UH offers long-distance MBA instruction
By Bob Golfen
Special to The Advertiser
For more than a year and a half, Ernest Magaoay has been working toward his MBA at University of Hawai'i at Manoa, while sitting alone in a classroom on Lana'i.
They're the vanguard class of the university's MBA Program for the Neighbor Islands, in which students can gain their graduate degrees without having to travel to the main campus on O'ahu. Using two-way television systems and other technology, the classes are linked with instructors whose lectures are beamed into the classrooms.
Now at the halfway point, the far-flung MBA students are comfortable with the technology, and give a solid thumbs up for the program that brought post-graduate education to their home islands.
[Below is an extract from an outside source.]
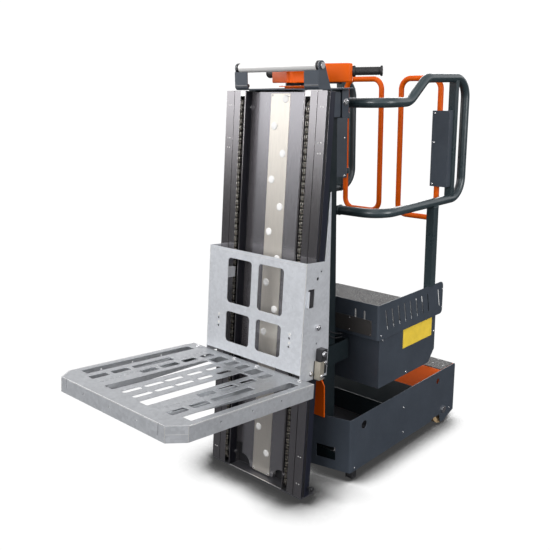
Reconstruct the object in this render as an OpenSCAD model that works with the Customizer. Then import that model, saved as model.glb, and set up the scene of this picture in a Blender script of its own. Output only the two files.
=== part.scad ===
// Order picker: battery base, telescopic lift, operator cage and a leaning
// front mast with a folding load tray. Dimensions in millimetres.
// +Z is up, the load tray faces -Y, the operator enters from +Y.

/* [Base] */
// Overall width of the base
base_w = 670; // [600:5:760]
// Height of the top edge of the base
base_top = 300; // [260:5:340]
// Rear end of the base, measured from the foot of the front mast
base_rear = 1141; // [1050:1:1250]
// Radius of the rear drive wheels
wheel_r = 75; // [60:1:90]
// Radius of the front caster wheels
caster_r = 20; // [18:1:22]

/* [Front mast] */
// Backward lean of the front mast, in degrees
lean = 5.6; // [0:0.1:8]
// Half width of the front mast
mast_hw = 272; // [240:1:300]
// Length of the front mast
mast_h = 1658; // [1400:1:1900]
// Depth of the centre panel behind the mast front
panel_d = 42; // [30:1:60]
// Chain sprocket radius
sprocket_r = 36; // [30:1:38]

/* [Load tray] */
// Half width of the tray
tray_hw = 356; // [280:1:380]
// Front edge of the tray, in front of the mast
tray_front = 767; // [600:1:850]
// Height of the tray top along the mast
tray_z = 542; // [500:1:580]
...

"It's been fantastic," said Magaoay, 39, First Hawaiian Bank's Lana'i branch manager. "This is something I always wanted to do, and when the opportunity finally came, I just took advantage of it."
Magaoay is the only student on Lana'i, which explains his solitary classroom experience. But still, he can see and hear the professor and the other class members through his monitor. He is the only one who doesn't have a camera trained on him, though, so while he can see what everybody else is doing, neither the lecturer nor the other students can see him, as they can see each other.
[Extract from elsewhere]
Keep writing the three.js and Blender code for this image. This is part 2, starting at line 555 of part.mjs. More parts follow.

For the first class of students, the Neighbor Island program is working well and filling a need that was never addressed before, said Marsha Anderson, assistant dean of the College of Business.
"The bottom line for us is that this program gives a lot of people a chance to get an MBA who wouldn't have been able to," Anderson said. "They were limited geographically, and we can overcome that now."
The university's Information Technology Services program provides the two-way TV system and the camera operators. The university also set up a Web site for the MBA program with chat rooms for students and instructors. Students can also communicate with instructors via e-mail.
After some teething problems, the technology has been working well, and everybody involved has adapted their teaching and learning styles, Anderson said.
"It really works," she said. "It's frustrating in some ways, but it's exciting to find out what you can accomplish using the technology."
Finance instructor Judith Mills said that teaching in front of a camera instead of live students requires her to compensate for the lack of "crowd reaction."
"Often when you're teaching, you can tell how well you're doing by the restlessness of the room and the sounds that are coming back to you," Mills said. "Those kinds of signals you don't even think about turn out to be fairly important. You have to learn some new skills to make sure you're getting your point across."
After the initial discomfort, she now can use the camera to enhance her teaching, she said, such as having the camera operator zoom in for close-ups of written instructions or equations.
"Any new technology can be formidible," Mills said. "You have to learn what the limitations are and what the advantages are."
Mills believes that the use of such remote learning will expand, not just in Hawaii but worldwide, with institutions of higher learning competing in classrooms without walls or logistic concerns.
"I suspect that schools that offer very good programs will become very competitive because they could reach classrooms everywhere," she said.
Like Magaoay, most of the island students are professional people with full-time jobs, Anderson said, so classtime had to be created that works around business schedules. Currently, the three hours of instruction are conducted every Tuesday and Friday evenings. Classes are conducted at community college campuses on the neighbor islands.
On Maui, Wayne Yamamura is one of 23 students who attend classes. The insurance professional says the remote-classroom system has challenges but also some very good points. He misses the comaraderie that would exist among all the MBA students, instead of just those he takes classes with on Maui, as well as the difficulties of communicating with the students on the other islands.
"It's definitely more difficult to deal with people over long distance," said Yamamura, 43. "But I think it prepares you for the real world teleconferencing, e-mail, faxes. The group projects definitely introduce you to what it takes to get people together to get a project done."
One advantage is that e-mailed tests and papers to the instructors cuts the amount of time it takes to get the grades back, compared with paper copies, Yamamura said. He also thinks he can communicate well with the instructors, perhaps better than in on-campus situations.
The instructors can deliver lectures from the Manoa campus or any of the remote classrooms, other than Lanai because of the lack of camera equipment. Recently, Mills was teaching from the Hilo classroom to students on the other islands.
The first class of students is scheduled to graduate in December 2002, and if there is continued student demand, the business school expects to start up a second Neighbor Island MBA program at that time, Anderson said.
Overall, the College of Business has more than 300 full- and part-time MBA students, she said, including those in Neighbor Island, executive, Japan-focused and China-focused programs.
Correction: Phil Thorngren's last name was misspelled in a photo caption in a previous version of this story.